A player's mahjong hand on jade felt with candlelight

Building your hand

  1. Count your shanten. "Shanten" is how many tile swaps you are from ready. Track it after every draw — you should be moving toward zero, not staying flat.
  2. Prefer flexible shapes. A 4-5 in bamboo can complete with 3 or 6 — two chances. A 3-3 pair can only pung with a third 3 — one chance. Early-hand, keep the two-sided shapes.
  3. Don't chase two suits. Halfway through the hand, commit to two suits (or one, if you're gunning for a flush). Trying to keep all three alive means you'll finish none of them.
  4. Break pairs, not shapes. If you have to cut something, a lonely pair of 7-dots is usually easier to replace than a 5-6-7 sequence.

Calling melds

  1. Don't call just because you can. Every exposure locks tiles and reveals information.
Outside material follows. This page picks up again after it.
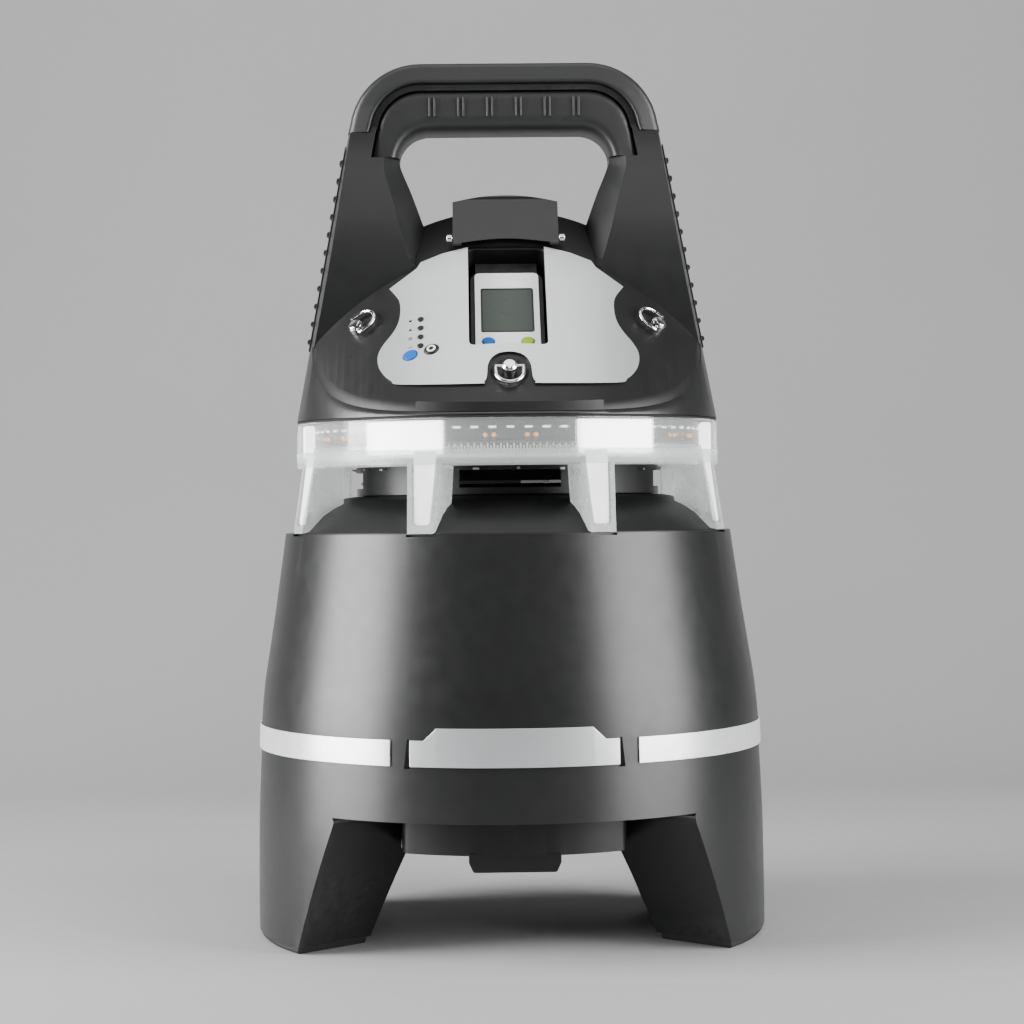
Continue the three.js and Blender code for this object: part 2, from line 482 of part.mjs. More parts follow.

Only call when it clearly speeds you toward winning, or unlocks a scoring bonus.
  2. Concealed hands score more. In most variants a fully closed hand is worth extra faan or fu. Don't give that up for a small tempo gain.
  3. Kong for the draw, not the meld. Kongs are usually score-neutral, but you get an extra tile — sometimes that draw is what completes your hand.

Defense

  1. Watch discards. If a player hasn't discarded any dots for six turns, they are almost certainly collecting dots. Stop feeding them.
  2. Safe tiles are the ones already discarded. A tile someone already threw is safe to throw at them — they can't call a pung on their own discard.
  3. Fold when you're behind. If your shanten is 3+ and someone else has called two melds, stop pushing your own hand. Discard defensively; don't feed the winner.

Scoring

  1. Aim for one big pattern, not five small ones. All-one-suit or all-pungs typically pay more than a grab-bag hand. Pick a pattern early and shape toward it.
  2. Know your seat and prevailing winds. A pung of your seat wind or the round wind is basically free faan. Don't discard your own wind until you're sure you don't need it.

How to practice

Strategy sticks when you play the same hand three times and see the outcome change. Play against bots at rising difficulty — Beginner to Master — and watch your discard choices matter more each step up.